A great deal of nostalgia seems to be attached to old pubs and that goes for their names as well. One of the oldest pubs in Alnwick was called the Black Swan. Allegedly Robert Burns once stayed there on a trip south of the border in the course of his duties as an excise officer. So when in 2001 it was taken over by a chain who decided to modernise it in order to attract a younger clientele, there was quite a kerfuffle. There was an even bigger kerfuffle when it was announced that its name was being changed to The Hairy Lemon. The local council was concerned that this moniker might have an obscene reference. The reports of their deliberations, during which nobody ever dared to say exactly what they thought the hairy lemon shaped object referenced might be, were small masterpieces of unintentional comedy. Alas, they failed to make a case for forbidding the name change on grounds of decency and it went through.  But even this was not enough to make the pub viable during the present gloomy times for traditional pubs, and in 2012 it closed down, taking both its names into history.

EDIT  Just discovered that this pub has now re-opened under its original name of the Black Swan. Hoorah!


Tuesday, 21 May 2013

A Wartime Plane Crash in the Cheviots

This is a photo of a memorial erected in a lonely spot in the Cheviot hills in 1968 by an Alnwick boys' club to the memory of the American airmen who died when their plane crashed in that place. My late father helped out with the club and his photos and other records of the unveiling of this memorial are now in my possession. This picture gives a good sense of the bleakness and wildness of these hills, which straddle the English-Scottish border. It is easy to understand why quite a number of Allied aircraft crashed into them - flying with primitive instruments, disorientated by bad weather, exhausted and nerve-frayed by repeated missions.

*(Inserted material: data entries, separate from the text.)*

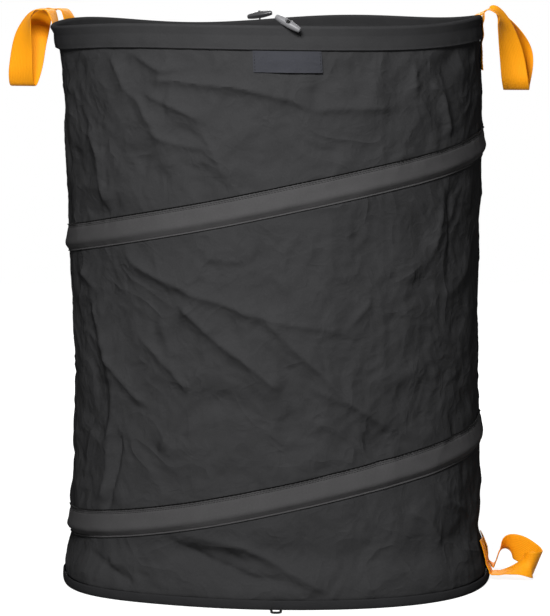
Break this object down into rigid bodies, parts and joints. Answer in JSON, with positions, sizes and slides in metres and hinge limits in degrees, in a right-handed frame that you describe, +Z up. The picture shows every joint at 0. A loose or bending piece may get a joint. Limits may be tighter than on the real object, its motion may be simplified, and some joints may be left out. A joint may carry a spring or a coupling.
{
  "type": "pop-up leaf bag",
  "caption": "Open-topped cloth garden bag held up by a coiled spring wire, with webbing handles, and toggles and elastic loops that hold it folded flat.",
  "frame": {"origin": "centre of the base's underside, on the floor", "axes": "+Z up along the bag's axis, -Y towards the labelled front, +X to the right as seen from the front"},
  "size_m": [0.7118, 0.6233, 0.7606],
  "materials": {
    "cloth_black": "coated plain weave, matt",
    "band_black": "coated plain weave, soft sheen",
    "webbing_orange": "woven webbing, satin",
    "label_grey": "woven, matt, bare",
    "cord_black": "braided cord",
    "plastic_grey": "moulded, satin",
    "plastic_black": "moulded, glossy",
    "spring_steel": "drawn wire"
  },
  "bodies": {
    "base": {"base_panel": "cloth_black", "base_sleeve": "band_black", "wall_panel": "cloth_black", "wall_seam": "band_black", "coil_spring": "spring_steel", "coil_end_cap_base": "plastic_black", "spiral_sleeve": "band_black", "bottom_tail_a": "webbing_orange", "bottom_tail_b": "webbing_orange"},
    "rim": {"rim_sleeve": "cloth_black", "coil_end_cap_top": "plastic_black", "label": "label_grey", "left_tail_a": "webbing_orange", "left_tail_b": "webbing_orange", "right_tail_a": "webbing_orange", "right_tail_b": "webbing_orange"},
    "left_handle": {"left_handle": "webbing_orange"},
    "right_handle": {"right_handle": "webbing_orange"},
    "bottom_handle": {"bottom_handle": "webbing_orange"},
    "front_toggle_cord": {"front_toggle_cord": "cord_black"},
    "front_toggle": {"front_toggle": "plastic_grey"},
    "rear_toggle_cord": {"rear_toggle_cord": "cord_black"},
    "rear_toggle": {"rear_toggle": "plastic_black"},
    "front_loop": {"front_loop": "cord_black"},
    "rear_loop": {"rear_loop": "cord_black"}
  },
  "joints": [
    {"name": "collapse", "type": "slide", "parent": "base", "child": "rim", "axis": [0, 0, -1], "range_m": [0, 0.615], "stiffness_N_per_m": 60, "springref_m": -0.15, "deforming": ["wall_panel", "wall_seam", "coil_spring", "spiral_sleeve"]},
    {"name": "left_handle_lift", "type": "hinge", "parent": "rim", "child": "left_handle", "pos_m": [-0.29513, 0.0809, 0.75041], "axis": [0.2756, 0.9613, 0], "range_deg": [0, 150]},
    {"name": "right_handle_lift", "type": "hinge", "parent": "rim", "child": "right_handle", "pos_m": [0.28536, 0.0261, 0.75732], "axis": [-0.0872, -0.9962, 0], "range_deg": [0, 125]},
    {"name": "bottom_handle_lift", "type": "hinge", "parent": "base", "child": "bottom_handle", "pos_m": [0.29419, -0.03612, 0.0075], "axis": [-0.1219, -0.9925, 0], "range_deg": [0, 60]},
    {"name": "front_toggle_swing", "type": "hinge", "parent": "rim", "child": "front_toggle_cord", "pos_m": [0.0138, -0.28042, 0.73313], "axis": [-0.9956, -0.0941, 0], "range_deg": [-40, 125]},
    {"name": "front_toggle_turn", "type": "hinge", "parent": "front_toggle_cord", "child": "front_toggle", "pos_m": [0.01472, -0.29009, 0.74018], "axis": [0.0761, -0.8054, 0.5878], "continuous": true},
    {"name": "rear_toggle_swing", "type": "hinge", "parent": "rim", "child": "rear_toggle_cord", "pos_m": [-0.02254, 0.2815, 0.72989], "axis": [-0.9994, -0.0349, 0], "range_deg": [-110, 50]},
    {"name": "rear_toggle_turn", "type": "hinge", "parent": "rear_toggle_cord", "child": "rear_toggle", "pos_m": [-0.02275, 0.2875, 0.74028], "axis": [-0.0174, 0.4997, 0.866], "continuous": true},
    {"name": "front_loop_lift", "type": "hinge", "parent": "base", "child": "front_loop", "pos_m": [0, -0.28814, 0.0018], "axis": [-1, 0, 0], "range_deg": [0, 90]},
    {"name": "rear_loop_lift", "type": "hinge", "parent": "base", "child": "rear_loop", "pos_m": [0, 0.2844, 0.0018], "axis": [1, 0, 0], "range_deg": [0, 90]}
  ]
}
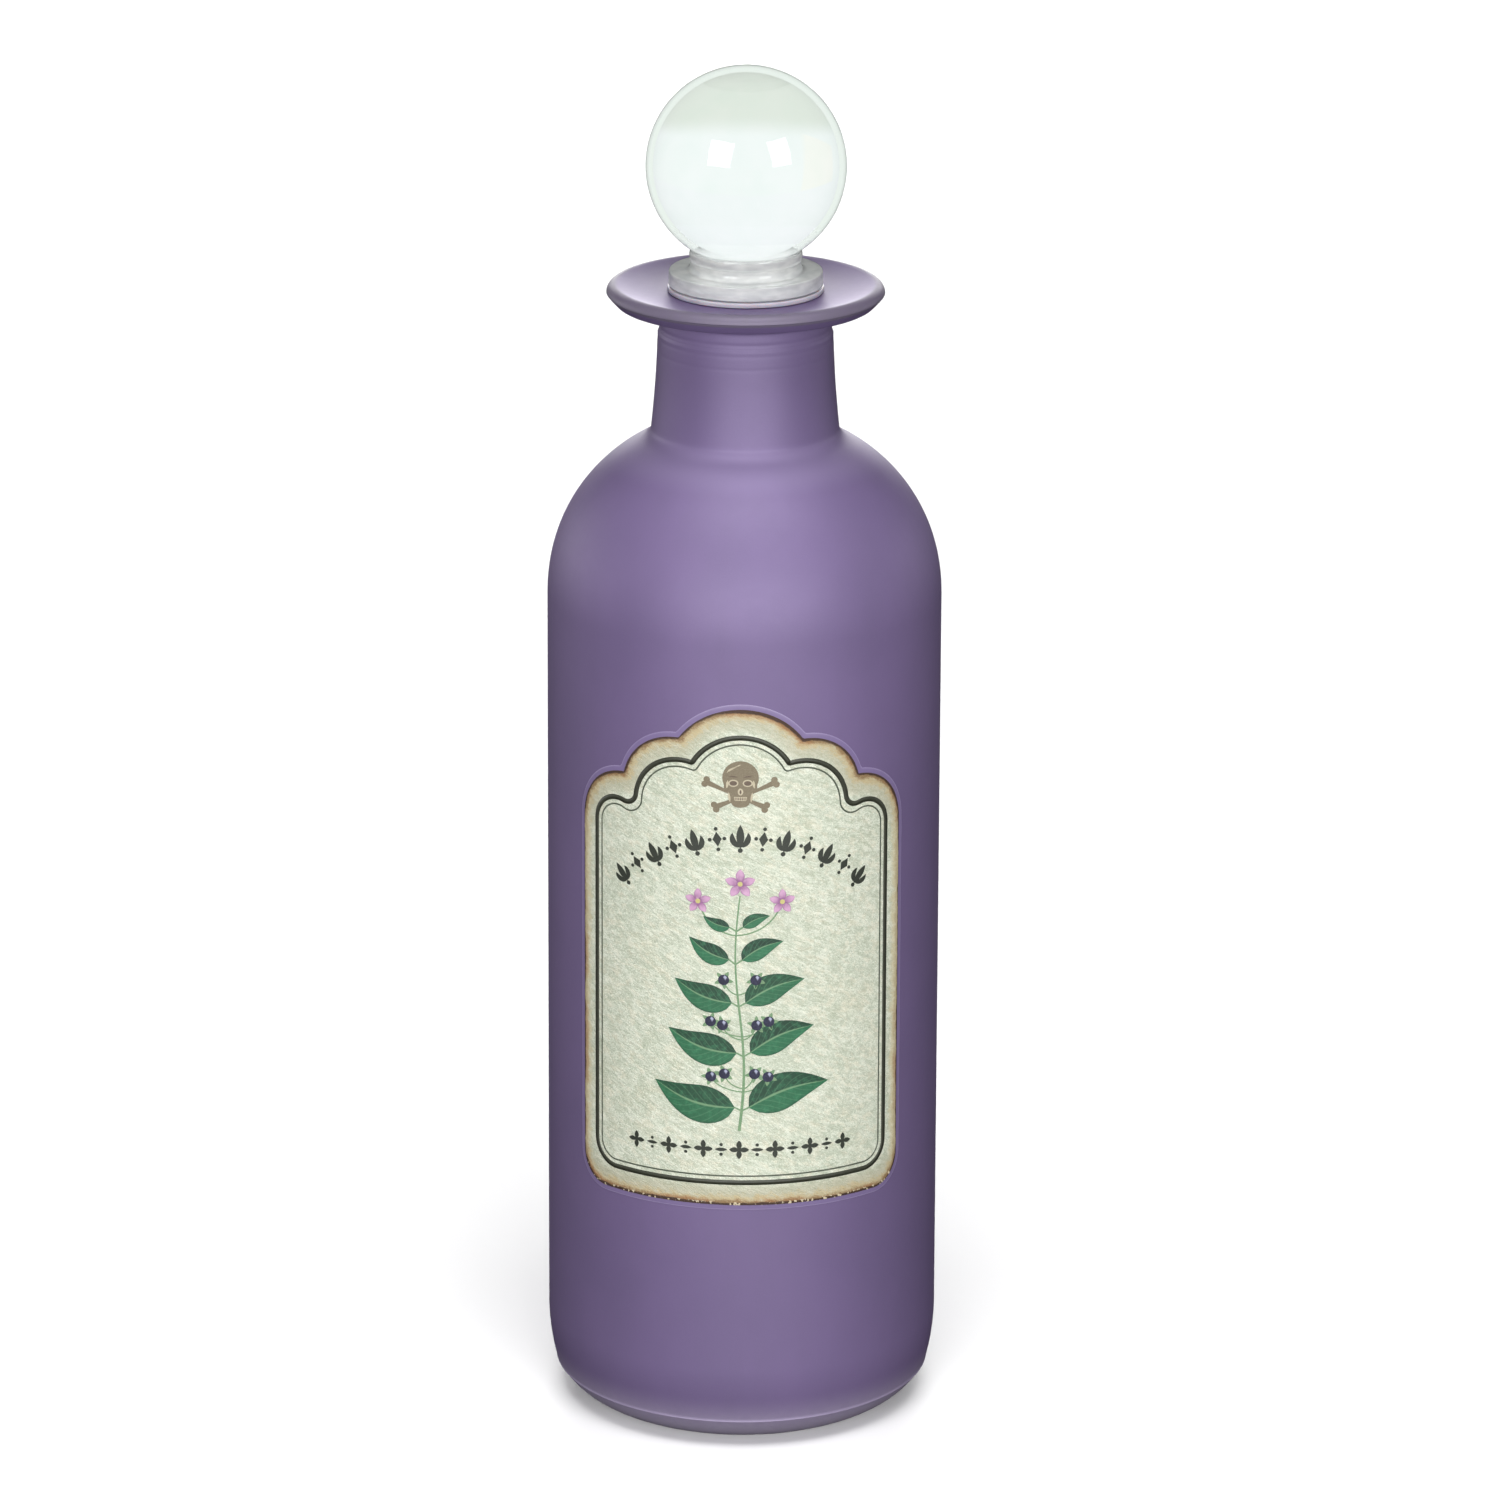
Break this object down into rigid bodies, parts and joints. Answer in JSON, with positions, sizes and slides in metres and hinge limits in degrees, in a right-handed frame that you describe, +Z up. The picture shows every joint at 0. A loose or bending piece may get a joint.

In recent years the subject of plane crashes in the Cheviots has attracted considerable attention and at least one book has been published on the subject. There is now a rather grander memorial to all the wartime flyers who died in the hills. Back in 1968 though nothing much had been done in that way and the Reivers Club of Alnwick were pioneers. While exploring the area they found traces of the wreckage of a plane, dug up the rest of it, investigated the story behind the crash and decided to set up the plane's broken and bent propeller as a memorial. This involved hauling bags of cement for 1,300 feet uphill from the nearest road. Try getting young people today to do that.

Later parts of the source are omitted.